• Data segment:
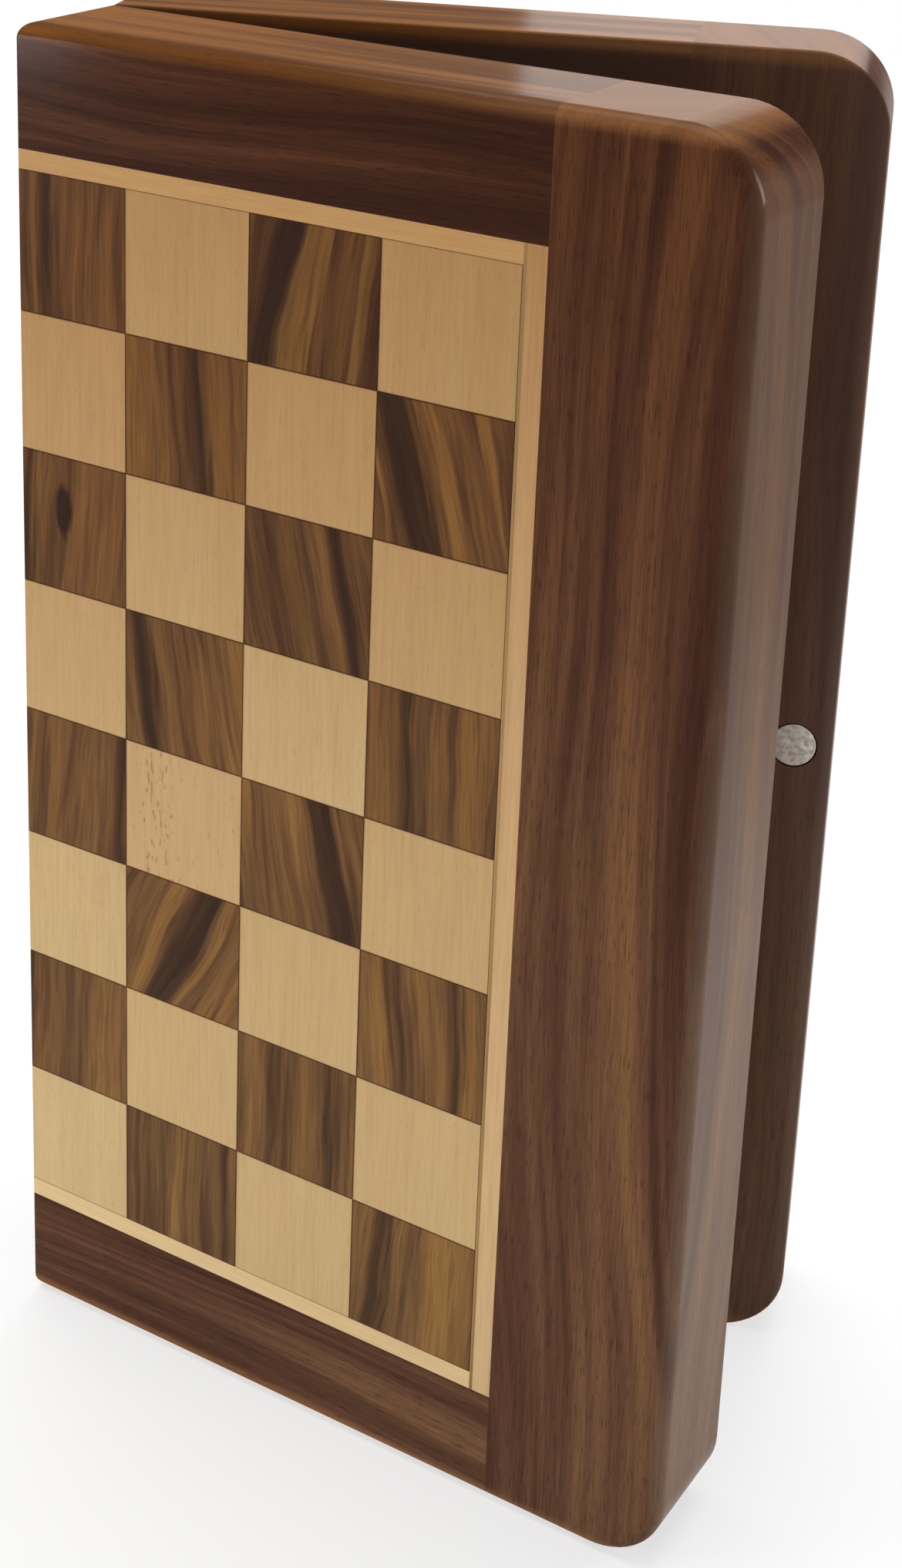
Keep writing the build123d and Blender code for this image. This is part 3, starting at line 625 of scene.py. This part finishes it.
# The radius of the foot and the height of each kind, as shares of the king's.
KINDS = {
    "king": (1.0, 1.0),
    "queen": (0.95, 0.88),
    "bishop": (0.86, 0.76),
    "knight": (0.86, 0.68),
    "rook": (0.86, 0.58),
    "pawn": (0.76, 0.52),
}
OFFICERS = ["rook", "knight", "bishop", "queen", "king", "bishop", "knight", "rook"]
POCKET_ROOM, CLEARANCE = 4.0, 0.3
FELT, FELT_INSET = 0.6, 0.4
TRAY_X = (FOLD_RAIL + CLEARANCE, FIELD_EDGE - LEDGE - CLEARANCE)
TRAY_Y = (END_RAIL + LEDGE + CLEARANCE, BOARD_LENGTH - END_RAIL - LEDGE - CLEARANCE)
TRAY_TOP, TRAY_BOTTOM, POCKET_BOTTOM = 11.3, 22.8, 21.3
PITCH = (TRAY_Y[1] - TRAY_Y[0]) / len(OFFICERS)


def piece_size(kind):
    return KINDS[kind][0] * KING_RADIUS, KINDS[kind][1] * KING_HEIGHT


def place_middle(index):
    return TRAY_Y[0] + (index + 0.5) * PITCH


def pocket(index, kind):
    """The start and end of a piece's pocket across the half, and its two sides along it."""
    radius, height = piece_size(kind)
    length = height + FELT + 2 * CLEARANCE
    start = TRAY_X[0] + POCKET_ROOM
    if kind == "pawn":
        start = TRAY_X[1] - POCKET_ROOM - length
    middle, reach = place_middle(index), radius + CLEARANCE
    return start, start + length, middle - reach, middle + reach


print("pockets:", [tuple(round(v, 1) for v in pocket(i, k)) for i, k in enumerate(OFFICERS)])


# %% Tools for modelling
# Two faces that meet at more than this angle, in radians, have an edge between them.
SHARP = 0.7


def fresh(name):
    """Names the active piece and makes it the only thing selected."""
    piece = bpy.context.active_object
    bpy.ops.object.select_all(action="DESELECT")
    piece.select_set(True)
    piece.name = piece.data.name = name
    return piece


def pick(piece, kind, test):
    """In edit mode, selects the faces or edges that pass a test, and nothing else."""
    bpy.ops.object.mode_set(mode="EDIT")
    bpy.ops.mesh.select_mode(type=kind)
    bpy.ops.mesh.select_all(action="DESELECT")
    mesh = bmesh.from_edit_mesh(piece.data)
    for part in mesh.faces if kind == "FACE" else mesh.edges:
        part.select_set(test(part))
    mesh.select_flush_mode()
    bmesh.update_edit_mesh(piece.data)


def finish_mesh(piece, angle=35):
    """Turns the faces outwards, leaves edit mode and smooths the shading."""
    bpy.ops.object.mode_set(mode="EDIT")
    bpy.ops.mesh.select_all(action="SELECT")
    bpy.ops.mesh.normals_make_consistent(inside=False)
    bpy.ops.object.mode_set(mode="OBJECT")
    bpy.ops.object.shade_smooth_by_angle(angle=math.radians(angle))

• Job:
Copy each line of the listing that includes "part".

• Task solution:
Keep writing the build123d and Blender code for this image. This is part 3, starting at line 625 of scene.py. This part finishes it.
    for part in mesh.faces if kind == "FACE" else mesh.edges:
        part.select_set(test(part))